The captain of the “Pearl”, a boat that takes people to see calving glaciers up the coast, told me he had not only noticed differences in his work on the water. He used to travel around, for instance to matches with his local football team, using the dogsled in winter. Now, he says, he can only rely on that for a few weeks rather than a few months. Incidentally, I talked to him with the assistance of Laali Berthelsen from Nuuk, the capital of Greenland.
She’s working here as a guide in between her studies. She’s one of the few people here who seems to have recognised the potential of learning languages and the tourism industry. Most of the people working as guides here are from Denmark or other European countries. It seems there’s still a lack of locals with the necessary language skills. Nowadays, the children (and there are plenty of them here) are learning English at an early stage in school, so perhaps the next generation will be different.
Laali also told me she used to get new skis every Christmas as a child in Nuuk.

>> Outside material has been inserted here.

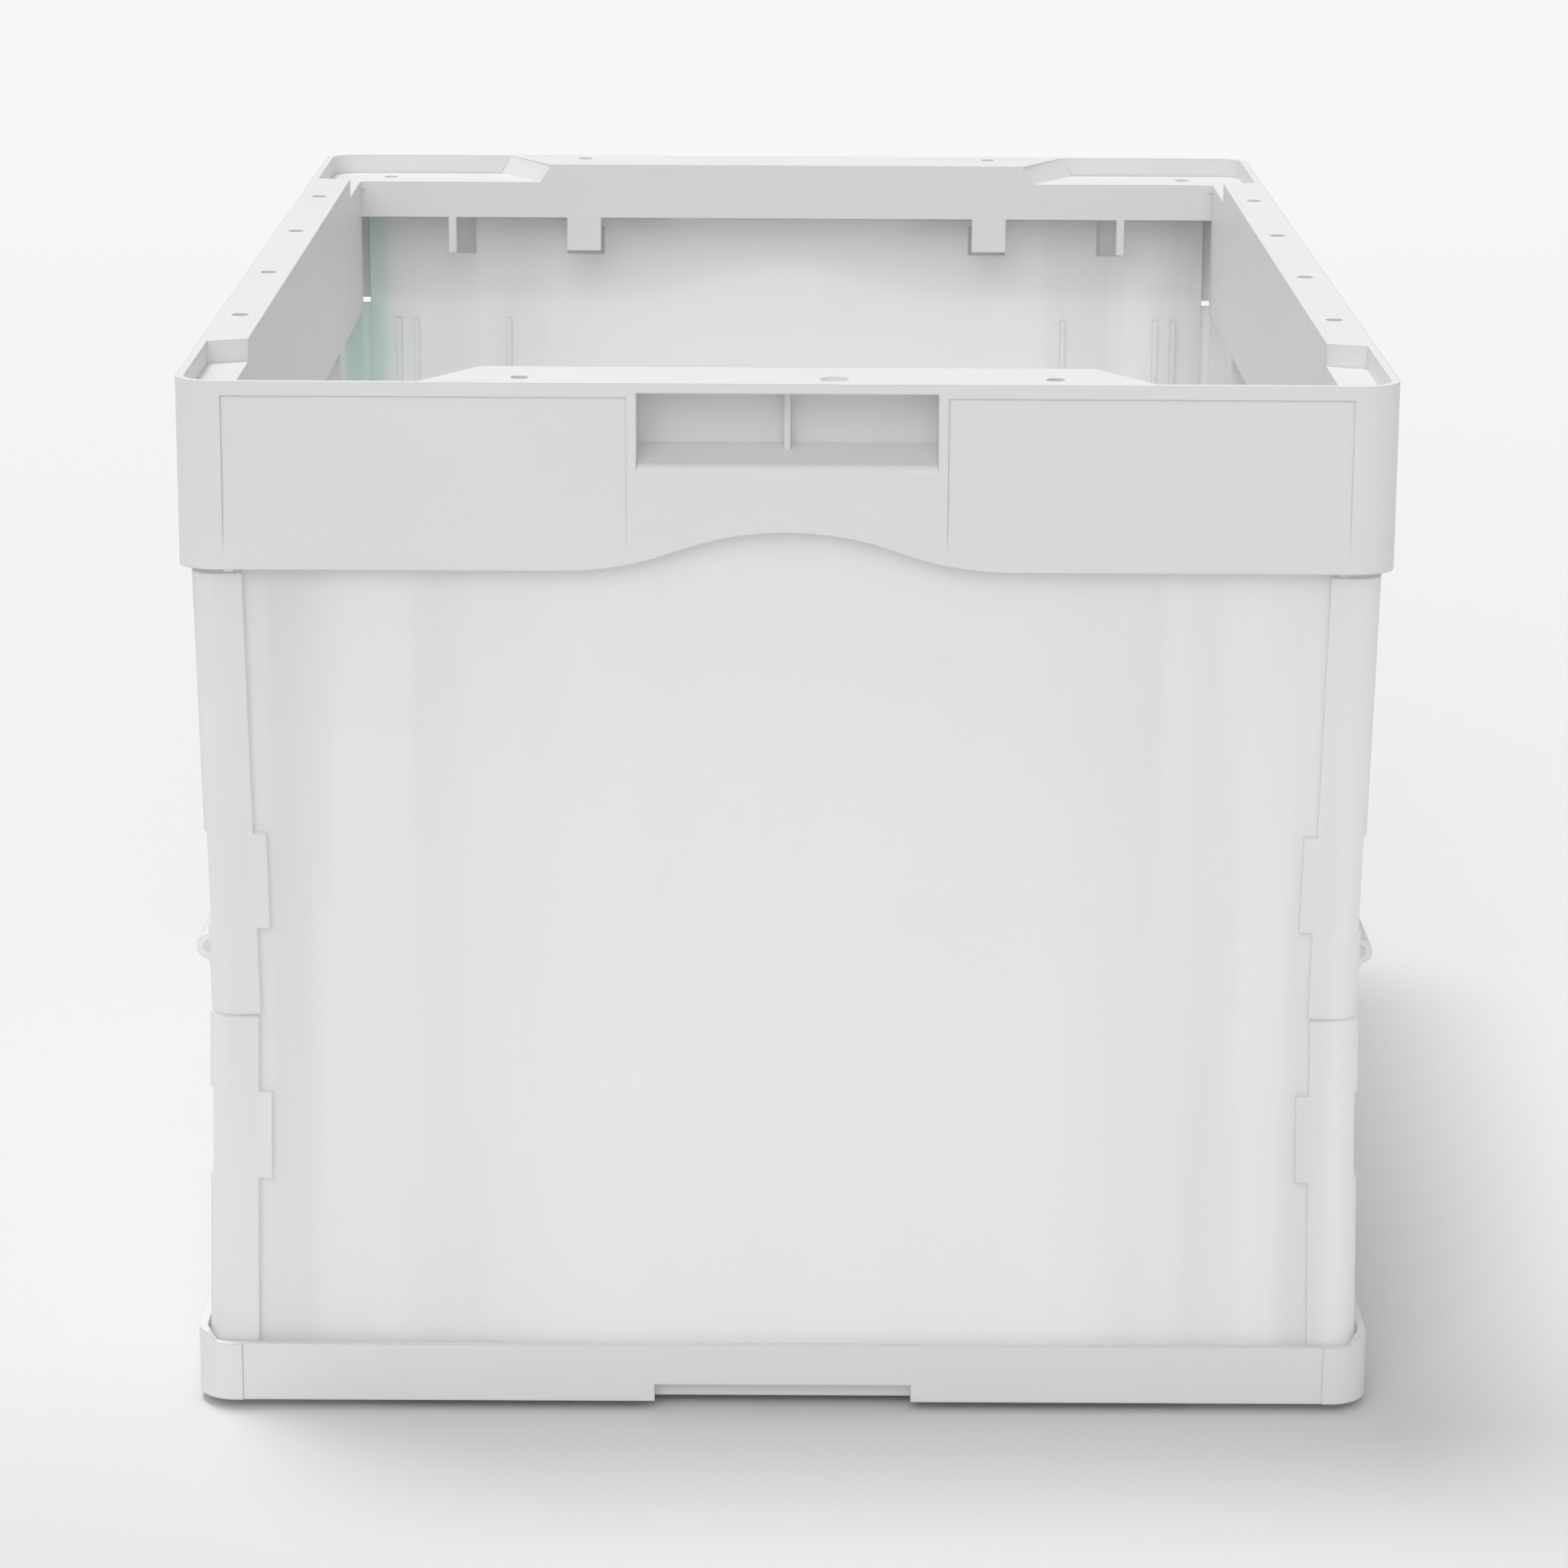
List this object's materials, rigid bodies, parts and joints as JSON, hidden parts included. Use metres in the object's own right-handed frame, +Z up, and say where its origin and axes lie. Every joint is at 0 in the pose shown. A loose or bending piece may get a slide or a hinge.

These days she has to go somewhere else if she want’s enough snow to ski.
Ilulissat’s glacier, Sermeq Kujalleq (Jakobshauen) and the ice fjord (Kangia) are striking witnesses to the process of global change (assuming you know what they were like before, that is).
The glacier discharges ice from the inland ice sheet into the sea. The pieces that break off are stranded in the fjord, where the water is fairly shallow, resulting in the spectacular jam of icebergs, some smooth, some jagged, over kilometres, right down to the mouth at Ilulissat. But the glacier itself has retreated massively, especially since 2001. Karen tells me the icebergs are smaller (although still huge), because the ice is also thinner.